I’ve mentioned that I’m reading the books again, out loud with my co-conspirator at night, the way we used to do. We just finished the Council of Elrond, and it was a thrill to realize that the brother Boromir referred to (though not by name) was the real Faramir, my Faramir.

I can’t wait to meet him again.

I have a Grand Unified Theory of LOTR that I created to reconcile the books and the movies; it satisfactorily resolved the Faramir issue for me, among other things.

The basic idea is that the books and the movies are two different histories of the same events created by different cultures with different sources and agendas. (Inspired by Tolkien’s conceit that the books were translated from the Red Book the hobbits wrote.)

Book-LOTR is mostly drawn from first-person hobbit accounts, with added accounts of things the hobbits didn’t see from other people. Movie-LOTR is a Gondorian history made several centuries after the events, with a clear cultural bias toward humans and Gondor.

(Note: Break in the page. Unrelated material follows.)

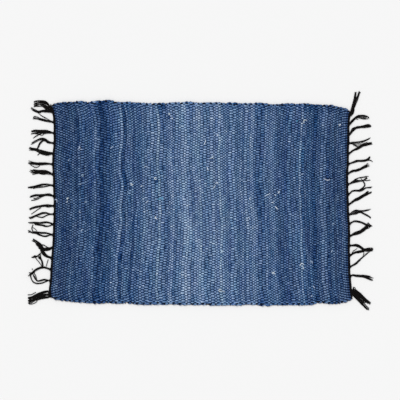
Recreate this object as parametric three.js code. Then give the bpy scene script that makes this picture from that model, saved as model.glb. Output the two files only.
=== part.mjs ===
// Flat-woven rag rug with a knotted warp fringe at both ends.
// Millimetres, +Z up. X runs along the warp, Y along the weft.
// The rug lies on the plane z = 0, and the origin is the middle of its underside.
import * as THREE from 'three';

// ---- Woven cloth ----
const PICKS = 113; // weft rows, each one a raised rib across the rug
const HALF_LENGTH = 444; // from the middle to either end of the cloth
const RIB_CREST = 7.0; // height of the top of a pick
const RIB_VALLEY = 5.8; // height of the hollow between two picks
const END_HEIGHT = 4.4; // height of the outermost pick's face
const EDGE_ROUND = 3.4; // how far in from the selvedge the top starts to fall
const EDGE_HEIGHT = 3.0; // height of the selvedge's outermost line
const EDGE_UNDERCUT = 1.2; // how far in from the selvedge the cloth meets the floor
const TURN_DIP = 0.5; // how far the selvedge draws in within one turn of the weft
const PAIR_DIP = 2.0; // how far it draws in between two turns
const LAST_LINE = 2 * PICKS; // lines across the rug: a crest on each pick, a hollow on each side
const PICK_DRIFT = 4.0; // how far a pick wanders from a straight line
const DRIFT_WAVE = 120; // how far across the rug it goes before it turns back
const DRIFT_TWIST = 5.0; // how much the wander differs from one end of the rug to the other
// Rows along a pick, 0 to 1. At the cloth's ends each of them falls between two knots.
const ROW_PLACES = [0.06, 0.19, 0.35, 0.62, 0.84, 0.945];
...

Thus, in the movies: the humans are more prominent, the hobbits are younger (because they look like children to Gondorians), the romance of Aragorn and Arwen (their legendary king and queen) gets a lot of screen time, and Faramir… well, he’s no more comprehensible to later Gondor than he was to his contemporaries. He’s a great hero of their history, and it’s on record that he let the hobbits go, but how do they reconcile that with their cultural values? By making his story all about loyalty to his liege lord and his emotions about his father, rather than letting him be the ethical intellectual (with considerable grasp of the lore and history of his world) that the hobbits met. Movie-Faramir is written to make sense to people with a worldview and priorities more like Boromir’s.

According to this theory, Frodo’s Red Book account of his philosophical conversation with Faramir about war, Gondor, the Ring, etc. is a much better historical source for the “real” Faramir than the stories people tell in Gondor centuries later about one of their ancestral heroes. This pleases me, since I too am attached to book Faramir.